AI is About Proof of Value

The easier it is to generate a proof of concept, the quicker the pivot to demonstrating value.

Velocity to Value

There are two ways to attract attention writing about AI. The first is to treat it as a cure-all and retell grand stories of ground breaking successes. The second is to dismiss it as toy for tech-nerds and imply it’s dangerous for normal people. Neither approach fits with my experience working with businesses.

There is a big difference between running a business backed by your own capital, or that of close contacts, and a startup seeking outside capital almost straightaway. A lot of the advice to startups is about gaining traction. This revolves around experimentation, failing fast, being slow to hire and quick to fire, and other cultural norms that have become part of Silicon Valley folklore.

AI’s superpower is speed, which it makes it ideal for all of the things the advice says a startup should do. This does not work for the majority of businesses that are making it without endless cash to burn.

The number of people using AI is exploding. The number using it effectively is not. This does not mean that AI will go away. There is far too much invested in its success and there is genuine improvement in its capabilities month-by-month. It does mean, however, that the right metric to measure AI is not the volume of experimentation, but what we might call the velocity to value.

A Simple Way to Prioritise Ideas

The value of a process to your business depends on the time saved or revenue earned, and the number of times the process happens. An idea that saves ten minutes matters if it occurs 500 times a week.

Then you must consider whether staff will adopt the process. An idea that transforms how they work may save a fortune on paper, but deliver little because people are overwhelmed. The final consideration is complexity. A brilliant new process that is complicated to introduce is a significant risk to a business.

Ask these questions before embarking on a new project:

  1. What’s the measurable outcome? Hours, margin, error rate, conversion, NPS?

  2. Who owns the process today and tomorrow? Name them.

  3. Which data do we need and is it accessible/clean/legal to use?

  4. How will frontline staff be trained and supported?

  5. How will we evaluate performance? Precision, task success rate, cost per task?

  6. What’s the risk profile? Regulatory, reputational or operational and how do we mitigate?

  7. What does putting into production mean? Uptime, monitoring, incident response?

If you can’t answer these questions on a single page, you’re not ready.

Augment or Automate

Not every task should be automated. Sometimes the best move is to augment. This means giving people leverage rather than replacing them. Ask:

  • Is the task high stakes? (legal filings vs. internal memos)

  • Is the output easily verifiable? (spreadsheet formulas vs. strategic advice)

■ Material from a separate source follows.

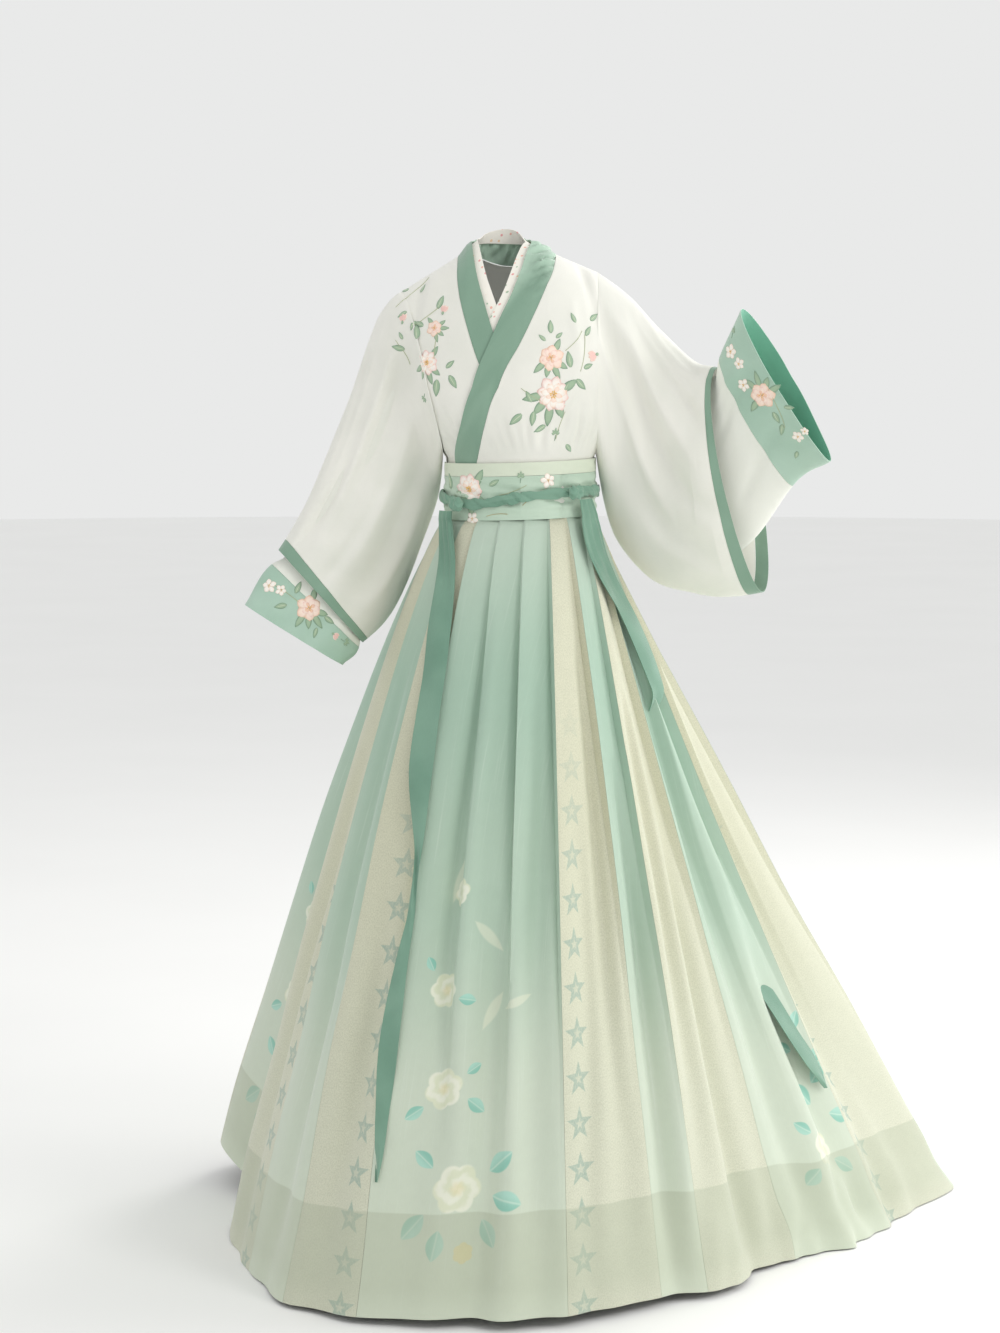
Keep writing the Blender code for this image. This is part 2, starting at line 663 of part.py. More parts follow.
def tube_parts(grid, alongs, split, names, finishes, thickness):
    """Cuts one tube of cloth into two pieces at a seam, both with the same wall."""
    normal = grid_normals(grid, True) * outward(grid)
    inner = grid - normal * thickness
    place = int(np.argmin(np.abs(np.array(alongs) - split)))
    run = unit(grid[place + 1] - grid[place]) * SEAM_GAP
    near = slice(0, place + 1)
    far = slice(place, len(alongs))
    wall(names[0], grid[near], inner[near], finishes[0], around=True)
    outer_far, inner_far = grid[far].copy(), inner[far].copy()
    outer_far[0] += run
    inner_far[0] += run
    wall(names[1], outer_far, inner_far, finishes[1], around=True)


def sleeves():
    """Outer sleeves with their bands, and the longer inner sleeves with their cuffs."""
    alongs = sorted(set(np.round(np.linspace(0, SLEEVE_BAND_START, SLEEVE_ROWS_COUNT), 4)) | {1.0})
    inner_sections = np.round(np.linspace(0, CUFF_START, INNER_SLEEVE_ROWS_COUNT), 4)
    inner_alongs = sorted(set(inner_sections) | set(CUFF_ALONGS))
    for side in ("right", "left"):
        grid = sleeve_grid(side, SLEEVE_ROWS[side], alongs, 0.0, SLEEVE_FOLDS[side])
        names = ("sleeve_" + side, "sleeve_band_" + side)
        tube_parts(grid, alongs, SLEEVE_BAND_START, names, ("robe", "collar"), ROBE_WALL)
        grid = sleeve_grid(side, INNER_SLEEVE_ROWS[side], inner_alongs, INNER_ARMHOLE_INSET[side], ())
        names = ("inner_sleeve_" + side, "cuff_" + side)
        tube_parts(grid, inner_alongs, CUFF_START, names, ("lining", "cuff"), ROBE_WALL)


def hem_column(angle, name):
    """A column of the hem's table, read all the way round."""
    keys = column(HEM_COLUMNS, HEM_ROWS, "angle")
    values = column(HEM_COLUMNS, HEM_ROWS, name)
    keys = np.concatenate([keys[-3:] - 360, keys, keys[:3] + 360])
    values = np.concatenate([values[-3:], values, values[:3]])
    return smooth((np.asarray(angle, float) + 180) % 360 - 180, keys, values)


def skirt(waist_angle, hem_angle, level, inward=0.0):
    """A point of the skirt: its angle at the waist and at the hem, and how far down it is."""
    turn = np.radians(hem_angle)
    reach = hem_column(hem_angle, "reach")
    reach = reach + HEM_WAVE_DEPTH * np.cos(HEM_WAVES * turn + HEM_WAVE_START)
    ease = hem_column(hem_angle, "ease")
    lift = hem_column(hem_angle, "lift")
    share = np.maximum(level, 1e-9) ** ease
    top = ellipse(waist_angle, WAIST_HALF_WIDTH, WAIST_HALF_DEPTH, SKIRT_TOP)
    low_x = HEM_X + reach * np.sin(turn)
    low_y = HEM_Y - reach * np.cos(turn)
    x = top[..., 0] * (1 - share) + low_x * share
    y = top[..., 1] * (1 - share) + low_y * share
    z = top[..., 2] + (lift - top[..., 2]) * level
    place = points(x, y, z)
    middle = points(WAIST_X + (HEM_X - WAIST_X) * share, HEM_Y * share, z)
    return place - unit(place - middle) * np.expand_dims(inward, -1)


def pleat_columns():
    """Waist angle, hem angle, fold depth and panel number of every column round the skirt."""
    rows = [dict(zip(PANEL_COLUMNS, row)) for row in PANEL_ROWS]
    rows.append({"waist_angle": rows[0]["waist_angle"] + 360, "hem_angle": rows[0]["hem_angle"] + 360})
    columns = []
    for number, (here, after) in enumerate(zip(rows[:-1], rows[1:])):
        for pleat in range(here["pleats"]):
            for step in PLEAT_STEPS:
                share = (pleat + step) / here["pleats"]
                waist = here["waist_angle"] + (after["waist_angle"] - here["waist_angle"]) * share
                hem = here["hem_angle"] + (after["hem_angle"] - here["hem_angle"]) * share
                columns.append((waist, hem, step / PLEAT_STEPS[-1], number))
    return np.array(columns)


def skirt_grid():
    """The whole skirt as one ring of columns, and which panel each column starts."""
    columns = pleat_columns()
    levels = np.array(SKIRT_LEVELS)
    depth = read(levels, PLEAT_DEPTH_COLUMNS, PLEAT_DEPTH_ROWS, "depth")
    inward = depth[:, None] * columns[None, :, 2]
    grid = skirt(columns[None, :, 0], columns[None, :, 1], levels[:, None], inward)
    return grid, columns[:, 3].astype(int)


def skirt_panels():
    """Sixteen panels, cream and green by turns, cut from the ring at their seams."""
    grid, panel = skirt_grid()
    normal = grid_normals(grid, True) * outward(grid)
    inner = grid - normal * SKIRT_WALL
    inner[0, :, 2] = grid[0, :, 2]
    count = grid.shape[1]
    for number in range(len(PANEL_ROWS)):
        first = int(np.argmax(panel == number))
        length = int(np.sum(panel == number))
        order = (np.arange(length + 1) + first) % count
        outer_part, inner_part = grid[:, order].copy(), inner[:, order].copy()
        along = unit(outer_part[:, -1] - outer_part[:, -2])
        outer_part[:, -1] -= along * SEAM_GAP
        inner_part[:, -1] -= along * SEAM_GAP
        finish = "cream" if number % 2 == 0 else "green"
        wall("skirt_panel_%02d" % (number + 1), outer_part, inner_part, finish)


def sash_level(turn):
    """Height of the sash's middle, which winds a little up and down round the waist."""
    return SASH_LEVEL + SASH_WANDER * np.sin(np.radians(turn) * 2)


def sash_wrap():
    """The gathered turn of the sash round the waistband."""
    count = 2 * SASH_GATHERS
    turn = np.arange(count) * 360.0 / count
    grid = []
    for k in range(SASH_SIDES):
        round_angle = 2 * math.pi * k / SASH_SIDES
        pinch = 1 - SASH_PINCH * (np.arange(count) % 2)
        out = SASH_THICKNESS / 2 * (1 + math.cos(round_angle)) * pinch + SASH_CLEARANCE
        up = SASH_HEIGHT / 2 * math.sin(round_angle) * pinch
        height = sash_level(turn) + up
        grid.append(ellipse(turn, WAIST_HALF_WIDTH + out, WAIST_HALF_DEPTH + out, height))
    builder = bmesh.new()
    rings = [[builder.verts.new(p) for p in ring] for ring in np.array(grid)]
    for k in range(SASH_SIDES):
        for j in range(count):
            a, b = rings[k], rings[(k + 1) % SASH_SIDES]
            builder.faces.new((a[j], a[(j + 1) % count], b[(j + 1) % count], b[j]))
    add_piece("sash_wrap", builder, "collar")


def knot_place(side):
    """Where a knot sits: just outside the wrap."""
    turn = KNOT_ANGLE[side]
    return ellipse(turn, WAIST_HALF_WIDTH + KNOT_OUT, WAIST_HALF_DEPTH + KNOT_OUT, sash_level(turn))


def knot(side):
    """A tied knot: a soft lump, pinched across its middle."""
    builder = bmesh.new()
    bmesh.ops.create_icosphere(builder, subdivisions=2, radius=1.0)
    turn = math.radians(KNOT_ANGLE[side])
    across = np.array([math.cos(turn), math.sin(turn), 0])
    out = np.array([math.sin(turn), -math.cos(turn), 0])
    place = knot_place(side)
    for vert in builder.verts:
        u, v, w = vert.co
        pinch = 1 - KNOT_PINCH * math.exp(-(u / KNOT_PINCH_WIDTH) ** 2)
        vert.co = place + across * u * KNOT_SIZE[0] + out * v * KNOT_SIZE[1] * pinch \
            + np.array([0, 0, 1]) * w * KNOT_SIZE[2] * pinch
    add_piece("sash_knot_" + side, builder, "collar")


def front_surface(x, z, stand_off):
    """The point of the skirt's or waist's smooth front at x and z, moved outwards."""
    columns = pleat_columns()
    waist, hem = columns[:, 0], columns[:, 1]
    if z > SKIRT_TOP:
        angle = math.degrees(math.asin(max(-1, min(1, (x - WAIST_X) / WAIST_HALF_WIDTH))))
        return ellipse(angle, WAIST_HALF_WIDTH + stand_off, WAIST_HALF_DEPTH + stand_off, z)
    hems = np.interp(FRONT_ANGLES, waist, hem)
    level = (SKIRT_TOP - z) / SKIRT_TOP
    line = skirt(FRONT_ANGLES, hems, np.full(FRONT_ANGLES.shape, level))
    here = np.interp(x, line[:, 0], np.arange(len(FRONT_ANGLES)))
    low = min(int(here), len(FRONT_ANGLES) - 2)
    place = line[low] + (line[low + 1] - line[low]) * (here - low)
    ahead = unit(line[low + 1] - line[low])
    out = unit(np.array([ahead[1], -ahead[0], 0]))
    return place + out * stand_off


def sash_tail(side):
    """A tail of the sash, hanging down the skirt from its knot."""
    rows = TAIL_ROWS[side]
    top = float(sash_level(KNOT_ANGLE[side])) - KNOT_SIZE[2] * (1 - KNOT_PINCH) - TAIL_GAP
    heights = np.linspace(top, rows[-1][0], TAIL_SECTIONS)
    order = rows[::-1]
    outer, inner = [], []
    for z in heights:
        middle = float(read(z, TAIL_COLUMNS, order, "middle_x"))
        width = max(float(read(z, TAIL_COLUMNS, order, "width")), TAIL_LEAST_WIDTH)
        near = float(step_up(z, *TAIL_LEAVES_KNOT))
        stand = TAIL_STAND_OFF + near * (KNOT_OUT + SKIRT_WALL / 2 - TAIL_STAND_OFF)
        edge = [front_surface(middle + width * f, z, stand) for f in (-0.5, 0.0, 0.5)]
        back = [front_surface(middle + width * f, z, stand - SKIRT_WALL) for f in (-0.5, 0.0, 0.5)]
        outer.append(edge)
        inner.append(back)
    wall("sash_tail_" + side, np.array(outer), np.array(inner), "collar")


def main():
    for thing in list(bpy.data.objects):
        bpy.data.objects.remove(thing)
    robe_back()
    robe_front("right")
    robe_front("left")
    collars()
    ring_wall("waistband", WAIST_BOTTOM, WAIST_SEAM - SEAM_GAP, 3, "waist")
    ring_wall("waistband_binding", WAIST_SEAM, WAIST_TOP, 2, "binding")
    sleeves()
    skirt_panels()
    sash_wrap()
    for side in ("right", "left"):
        knot(side)
        sash_tail(side)


main()
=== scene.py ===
"""Looks of the hanfu dress: thin cloth with its folds and pleats, embroidery, stitching,
printed panels, and the light it stands in.

The frame gives the construction. The tables below repeat its driving sizes, as heights above
the floor, and each sheet is made on its solid's own form with finer folds.
"""

import math

import bpy
import numpy as np
from mathutils.kdtree import KDTree
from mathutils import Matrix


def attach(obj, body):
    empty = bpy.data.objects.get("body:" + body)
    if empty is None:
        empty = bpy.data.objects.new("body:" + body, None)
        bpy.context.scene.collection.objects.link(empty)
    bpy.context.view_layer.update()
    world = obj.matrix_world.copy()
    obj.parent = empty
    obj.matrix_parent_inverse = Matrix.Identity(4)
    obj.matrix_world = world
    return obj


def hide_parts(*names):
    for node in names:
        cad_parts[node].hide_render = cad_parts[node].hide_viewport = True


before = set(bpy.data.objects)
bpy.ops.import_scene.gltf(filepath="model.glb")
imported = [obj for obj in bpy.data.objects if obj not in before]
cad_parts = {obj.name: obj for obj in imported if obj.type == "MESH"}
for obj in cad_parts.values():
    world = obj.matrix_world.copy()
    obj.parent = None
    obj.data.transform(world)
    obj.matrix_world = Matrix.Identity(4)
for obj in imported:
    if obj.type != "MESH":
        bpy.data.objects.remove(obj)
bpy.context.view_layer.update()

# Levels above the floor, and the origin's height
NAPE = 1.400
TUCK = 1.058
BUST = 1.220
WAIST_TOP = 1.118
WAIST_SEAM = 1.100
WAIST_BOTTOM = 1.040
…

  • Is context fluid or fixed? (policies change weekly, stock keeping units do not)

  • What’s the cost of a wrong answer?

Aim for “human in the loop” by default, “human on the loop” for stable, low-risk tasks, and “no human” only when automation is safer and cheaper.

The Importance of Culture

At MSBC, we spend a lot of time thinking about the right model to deploy for a project. Nonetheless, the biggest predictor of AI success is the culture of the client. These are the signs we look for when deciding whether to work with a business.

The most important element is top down support. Leadership must back the plan with a budget for tools and training, otherwise a project is a non-starter.

Then the culture must allow teams to fail. If an idea must to work to justify the expense then don’t try it. Avoid the alternative of spending on projects that don’t make a meaningful difference.

Thirdly, ensure that operations and compliance are aligned. Involve everyone from day one.

When you get these three things right you’ll see AI ideas bubble up from the frontline. Get them wrong and you’ll burn cash with nothing to show for it. There are several coping strategies that we watch out for.

“We’ll get an intern to try GPT.” This is the summertime special. It can be great for learning and useless for sustainable value. The enthusiasm dies when the intern leaves.

“Let’s integrate every tool we use.” There will be a lot of AI use that can stay at the personal level. Training people to prompt LLMs does not mean they must automate their work. Just make sure that access to data is controlled behind the scenes.

“Legal will look at it later.” If you are not planning for success then you won’t deliver it.

“We need a custom model.” 99% of small businesses use cases don’t. Spend that budget on the right tool and proper training.

Tailored For Any Budget

The majority of small businesses we work with start out with a significant fear of failure. They are not used to dashing off experiments and seeing which ones work. They have too much respect for cashflow and are a long way from Silicon Valley.

What these businesses do share is a desire to improve. This might be due to fear of missing out, or a desire to leapfrog the competition. Most often though it’s the result of the same curiosity that lead them to start the business in the first place.

These businesses are led by people who make the time for change. Once we identify that then the solution can be tailored for any budget.

Questions to Ask and Answer

  1. Am I automating a process that’s worth it?

  2. How will I know if my automation is successful?

  3. Am I paying lip service to automation hoping AI goes away?